The head of the World Health Organization (WHO) said on Wednesday that many people in Gaza were facing "catastrophic hunger and famine-like conditions".

"A significant proportion of Gaza's population is now facing catastrophic hunger and famine-like conditions," said WHO Director-General Tedros Adhanom Ghebreyesus.

"Despite reports of increased delivery of food, there is currently no evidence that those who need it most are receiving sufficient quantity and quality of food."

Tedros said there were more than 8,000 children under five years old who have been diagnosed and treated for acute malnutrition, including 1,600 children with severe acute malnutrition.

"However, due to insecurity and lack of access, only two stabilization centers for severely malnourished patients can operate," he added.

"Our inability to provide health services safely, combined with the lack of clean water and sanitation, significantly increases the risk of malnourished children."

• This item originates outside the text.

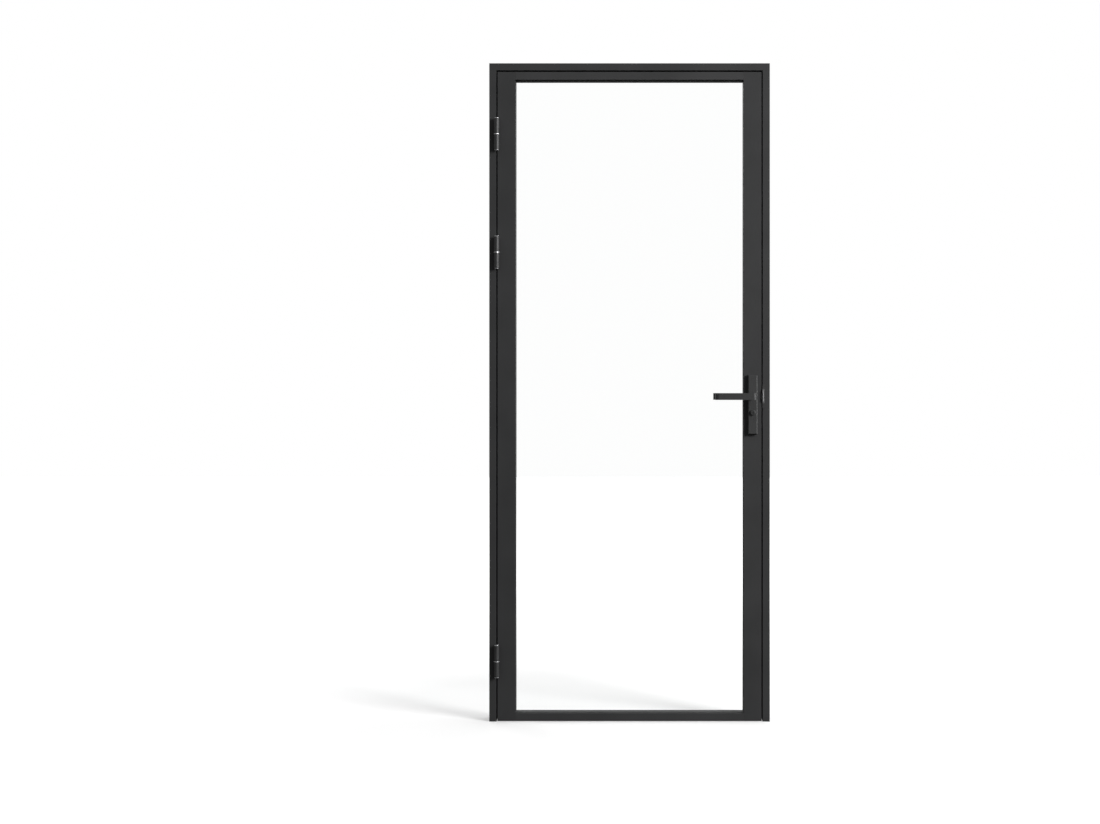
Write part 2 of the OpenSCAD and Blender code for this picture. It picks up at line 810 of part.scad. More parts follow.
module forend_screws() {
    color(steel_colour) forend_screw_places() countersunk(screw_r, screw_head_r, leaf_wall + backing_t);
}

// Openings of the lock case for the follower and the cylinder
module case_openings(y0, y1) {
    translate([spindle_x, y0, lever_z]) face_plus_y() cylinder(r = journal_r + run, h = y1 - y0);
    at_cylinder() euro_profile_solid(fit, y0, y1);
}

module lock_case() {
    color(steel_colour) difference() {
        block([case_x0, -case_half + case_wall, case_z0], [case_x1, case_half, case_z1]);
        block([case_x0 + case_wall, -case_half, case_z0 + case_wall],
              [case_x1 + eps, case_half - case_wall, case_z1 - case_wall]);
        case_openings(-case_half - eps, case_half + eps);
        // slot in the back wall for the sweep of the cam
        block([case_x0 - eps, -cam_half - 0.5, cylinder_z - cam_r / 2 - eps],
              [case_x0 + case_wall + eps, cam_half + 0.5, cylinder_z + cam_r / 2 + eps]);
    }
}

module case_cover() {
    color(steel_colour) difference() {
        block([case_x0, -case_half, case_z0], [case_x1, -case_half + case_wall, case_z1]);
        case_openings(-case_half - eps, case_half + eps);
    }
}

// Profile cylinder: flush with the backplates, its round part standing out of them
module cylinder_body() {
    color(lock_colour) difference() {
        at_cylinder() {
            euro_profile_solid(0, -plate_face_y, plate_face_y);
            for (side = [-1, 1]) scale([1, side, 1]) face_plus_y() {
                cylinder(r = euro_r, h = cylinder_half - euro_chamfer);
                translate([0, 0, cylinder_half - euro_chamfer])
                    cylinder(r1 = euro_r, r2 = euro_r - euro_chamfer, h = euro_chamfer);
            }
        }
        // the slot that the cam turns in, and the bores of the plug and the thumbturn
        block([spindle_x - euro_r - eps, -cam_half - fit, cylinder_z - cam_r - 0.7],
              [spindle_x + euro_r + eps, cam_half + fit, cylinder_z + euro_r + eps]);
        at_cylinder() face_plus_y()
            cylinder(r = plug_r + run, h = 2 * cylinder_half + 2 * eps, center = true);
        translate([spindle_x - euro_r, 0, cylinder_screw_z]) face_plus_x()
            cylinder(r = bolt_r, h = 2 * euro_r);
    }
}

module cylinder_screw() {
    length = backset + 4;
    color(steel_colour) cylinder_screw_place() countersunk(bolt_r, bolt_head_r, length);
}

// Latch: bevelled on its closing side, with a fork round the follower
module latch_bolt() {
    tail_x = spindle_x + 3;
    tip_x = leaf_x + latch_throw;
    notch_x = spindle_x + hub_r + latch_throw + 1;
    half = latch_h / 2;
    slot = hub_r + 0.4;
    color(forend_colour) difference() {
        block([tail_x, -latch_half, lever_z - half], [tip_x, latch_half, lever_z + half]);
        block([tail_x - eps, -latch_half - eps, lever_z - slot],
              [notch_x, latch_half + eps, lever_z + slot]);
        translate([0, 0, lever_z - half - eps]) linear_extrude(latch_h + 2 * eps)
            polygon([[tip_x + eps, -latch_half + 1], [tip_x + eps, latch_half + eps],
                     [leaf_x + 1, latch_half + eps], [leaf_x + 1, latch_half]]);
    }
}

module deadbolt() {
    color(forend_colour) block([case_x0 + case_wall + 1, -latch_half, bolt_z0],
                           [leaf_x - 0.5, latch_half, bolt_z1]);
}

// ---------- cylinder's turning pieces ----------

module key_plug() {
    y0 = -cylinder_half - 0.4;
    slot_w = 2.2;
    slot_h = 8.5;
    color(lock_colour) difference() {
        translate([spindle_x, y0, cylinder_z]) face_plus_y() cylinder(r = plug_r, h = -cam_half - y0);
        block([spindle_x - slot_w / 2, y0 - eps, cylinder_z - slot_h / 2 - 1],
              [spindle_x + slot_w / 2, -leaf_y, cylinder_z + slot_h / 2 - 1]);
    }
}

module cylinder_cam() {
    tooth_w = 7;
    color(steel_colour) union() {
        translate([spindle_x, -cam_half, cylinder_z]) face_plus_y()
            cylinder(r = euro_r - 0.5, h = 2 * cam_half);
        intersection() {
            translate([spindle_x, -cam_half, cylinder_z]) face_plus_y() cylinder(r = cam_r, h = 2 * cam_half);
            block([spindle_x - tooth_w / 2, -cam_half, cylinder_z - cam_r - eps],
                  [spindle_x + tooth_w / 2, cam_half, cylinder_z]);
        }
    }
}

module thumbturn() {
    knob_y0 = cylinder_half + 1;
    knob_d = 26;
    knob_t = 9;
    knob_len = 20;
    color(lock_colour) {
        translate([spindle_x, cam_half, cylinder_z]) face_plus_y() cylinder(r = plug_r, h = knob_y0 - cam_half);
        translate([spindle_x, knob_y0, cylinder_z]) face_plus_y() intersection() {
            cylinder(d = knob_d, h = knob_len);
            translate([-knob_t / 2, -knob_d / 2, 0]) cube([knob_t, knob_d, knob_len]);
        }
        translate([spindle_x, knob_y0, cylinder_z]) face_plus_y() cylinder(r = euro_r - 0.5, h = 3);
    }
}

// ---------- handle ----------

// Chamfered plate with its back on y = 0 and its face at -plate_t
module plate_blank() {
    c = plate_chamfer;
    w = plate_w / 2;
    h = plate_h / 2;
    intersection() {
        translate([0, 0, -h]) linear_extrude(plate_h)
            polygon([[-w, 0], [-w, -plate_t + c], [-w + c, -plate_t],
                     [w - c, -plate_t], [w, -plate_t + c], [w, 0]]);
        translate([-w, 0, 0]) rotate([90, 0, 90]) linear_extrude(plate_w)
            polygon([[0, -h], [-plate_t + c, -h], [-plate_t, -h + c],
                     [-plate_t, h - c], [-plate_t + c, h], [0, h]]);
    }
}

// Backplate on the front of the leaf, with blind holes for its bolts
module backplate_holes() {
    translate([0, 0, lever_z]) face_plus_y() translate([0, 0, -neck_in - 2 - eps])
        cylinder(r = neck_r + run, h = plate_t + 2 * eps);
    translate([0, 0, lever_z]) face_plus_y() translate([0, 0, -neck_in])
        cylinder(r = bush_r, h = plate_t + 2 * eps);
    translate([0, 0, cylinder_z]) euro_profile_solid(fit, -plate_t - eps, eps);
}

module front_backplate() {
    color(lock_colour) translate([spindle_x, -leaf_y, 0]) difference() {
        translate([0, 0, plate_z]) plate_blank();
        backplate_holes();
        for (z = plate_bolts_z) translate([0, -plate_t + 3, z]) face_plus_y()
            cylinder(r = bolt_r, h = plate_t);
    }
}

module back_backplate() {
    color(lock_colour) translate([spindle_x, leaf_y, 0]) mirror([0, 1, 0]) difference() {
        translate([0, 0, plate_z]) plate_blank();
        backplate_holes();
        for (z = plate_bolts_z) translate([0, -plate_t, z]) rotate([90, 0, 0])
            countersink(bolt_r, bolt_head_r, plate_t + eps);
    }
}

module backplate_bolts() {
    length = leaf_t + 2 * plate_t - 4;
    color(steel_colour) for (z = plate_bolts_z)
        translate([spindle_x, plate_face_y, z]) face_plus_y() countersunk(bolt_r, bolt_head_r, length);
}

// Plastic bushes that the necks of the levers turn in
module lever_bushes() {
    color(seal_colour) for (side = [-1, 1]) scale([1, side, 1])
        at_spindle(leaf_y) difference() {
            cylinder(r = bush_r, h = neck_in);
            translate([0, 0, -eps]) cylinder(r = neck_r + run, h = neck_in + 2 * eps);
        }
}

// Rounds off one corner of a plan outline, seen from inside the corner
module corner_off(r) {
    difference() {
        translate([-eps, -eps]) square(r + eps);
        translate([r, r]) circle(r = r);
    }
}

// Plan of the lever on the back of the door: the bar, its root and its turned-back tip
module lever_plan() {
    root = 7;
    root_r = 6;
    tip_r = 1.5 * lever_t;
    difference() {
        union() {
            translate([-lever_len, lever_y - lever_t]) square([lever_len + root, lever_t]);
            translate([-lever_len, lever_y - lever_t - lever_return]) square([lever_t, lever_return + eps]);
            translate([-root, lever_y - lever_t - 9]) square([2 * root, 9 + eps]);
        }
        translate([-lever_len, lever_y]) mirror([0, 1]) corner_off(tip_r);
        translate([root, lever_y]) rotate(180) corner_off(root_r);
    }
}

// The lever on the back of the door; the front one is its mirror image
module lever() {
    neck_y0 = plate_face_y - neck_in;
    color(lock_colour) difference() {
        union() {
            translate([spindle_x, 0, lever_z - lever_h / 2]) linear_extrude(lever_h) lever_plan();
            at_spindle(neck_y0) cylinder(r = neck_r, h = lever_y - lever_t - neck_y0);
        }
        block([spindle_x - spindle_w / 2 - 0.1, neck_y0 - eps, lever_z - spindle_w / 2 - 0.1],
              [spindle_x + spindle_w / 2 + 0.1, spindle_half + 0.5, lever_z + spindle_w / 2 + 0.1]);
        translate([spindle_x, grub_y, lever_z - neck_r - eps]) cylinder(r = grub_r, h = neck_r);
    }
}

module back_lever() { lever(); }
module front_lever() { mirror([0, 1, 0]) lever(); }

module grub_screws() {
    color(steel_colour) for (y = [-grub_y, grub_y])
        translate([spindle_x, y, lever_z - neck_r + 0.5]) difference() {
            cylinder(r = grub_r, h = neck_r - 0.5 - spindle_w / 2);
            translate([0, 0, -eps]) cylinder(r = 1.3, h = eps + 1.5, $fn = 6);
        }
}

module spindle() {
    color(steel_colour) block([spindle_x - spindle_w / 2, -spindle_half, lever_z - spindle_w / 2],
                              [spindle_x + spindle_w / 2, spindle_half, lever_z + spindle_w / 2]);
}

module follower() {
    inner = case_half - case_wall - 0.2;
    color(steel_colour) difference() {
        union() {
            at_spindle(-inner) cylinder(r = hub_r, h = 2 * inner);
            at_spindle(-case_half) cylinder(r = journal_r, h = 2 * case_half);
        }
        block([spindle_x - spindle_w / 2 - 0.1, -case_half - eps, lever_z - spindle_w / 2 - 0.1],
              [spindle_x + spindle_w / 2 + 0.1, case_half + eps, lever_z + spindle_w / 2 + 0.1]);
    }
}

hinge_jamb();
lock_jamb();
head_member();
frame_cleats();
hinge_side_seal();
lock_side_seal();
head_seal();
top_hinge_frame_half();
middle_hinge_frame_half();
bottom_hinge_frame_half();
hinge_pins();
hinge_washers();
frame_hinge_backings();
frame_hinge_screws();
strike_plate();
strike_box();
strike_backings();
strike_screws();
hinge_stile();
lock_stile();
top_rail();
bottom_rail();
corner_blocks();
corner_screws();
stile_caps();
glass_pane();
front_gaskets();
back_gaskets();
glazing_blocks();
top_bead();
bottom_bead();
hinge_side_bead();
lock_side_bead();
top_hinge_leaf_half();
middle_hinge_leaf_half();
bottom_hinge_leaf_half();
hinge_caps();
leaf_hinge_backings();
leaf_hinge_screws();
lock_case();
case_cover();
forend();
forend_backing();
forend_screws();
cylinder_body();
cylinder_screw();
front_backplate();
back_backplate();
lever_bushes();
backplate_bolts();
front_lever();
back_lever();
spindle();
follower();
grub_screws();
latch_bolt();
deadbolt();
key_plug();
cylinder_cam();
thumbturn();
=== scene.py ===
# %% [markdown]
# # A glass door in slim steel profiles
# The door is a steel frame on three sides, a leaf of hollow profiles round one pane, three knuckle
# hinges, a pair of lever handles and a lock. Its sizes are settled already in a solid model, so
# this lesson is about what a solid model lacks: edges that are never quite sharp, welds that are
# ground away, and coatings that have a grain. The first step loads the solid model as a fixed
# frame. Every new piece takes its place from it.

# %% Load the solid model
import json
import math

import bmesh
import bpy
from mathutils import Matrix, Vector


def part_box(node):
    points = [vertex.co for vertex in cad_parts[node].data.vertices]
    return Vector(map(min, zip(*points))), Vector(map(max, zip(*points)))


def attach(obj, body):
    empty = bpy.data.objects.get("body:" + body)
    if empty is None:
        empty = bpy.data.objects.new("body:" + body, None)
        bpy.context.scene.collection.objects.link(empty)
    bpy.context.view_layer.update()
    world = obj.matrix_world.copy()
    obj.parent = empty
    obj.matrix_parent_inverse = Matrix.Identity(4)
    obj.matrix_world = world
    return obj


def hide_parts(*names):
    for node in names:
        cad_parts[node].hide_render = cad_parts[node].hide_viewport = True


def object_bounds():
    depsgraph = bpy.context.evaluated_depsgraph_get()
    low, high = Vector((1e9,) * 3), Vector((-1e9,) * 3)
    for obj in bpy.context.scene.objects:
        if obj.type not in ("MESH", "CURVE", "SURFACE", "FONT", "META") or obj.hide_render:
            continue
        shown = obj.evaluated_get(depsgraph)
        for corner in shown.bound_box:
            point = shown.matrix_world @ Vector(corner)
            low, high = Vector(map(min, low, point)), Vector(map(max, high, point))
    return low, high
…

The war in Gaza began on Oct. 7 when fighters led by Hamas killed 1,200 Israelis and took more than 250 hostage, according to Israeli tallies.

Israel's response has caused the deaths of more than 37,000 Palestinians, according to the Gazan health ministry, displaced most of Gaza's population of 2.3 million and caused widespread hunger and destruction.

A UN inquiry on Wednesday found that both Israel and Hamas had committed war crimes early in the Gaza war, and that Israel's actions also constituted crimes against humanity because of the immense civilian losses.

Tedros also highlighted a separate health crisis in the West Bank, where he said healthcare had been targeted by nearly 500 attacks since Oct. 7.

"While the world's focus has been on Gaza, there is also an escalating health crisis in the West Bank, where attacks on healthcare and restrictions on movement of people are obstructing access to health services," he said.

"In most areas of the West Bank, clinics are only operating two days a week and hospitals are operating at about 70% capacity."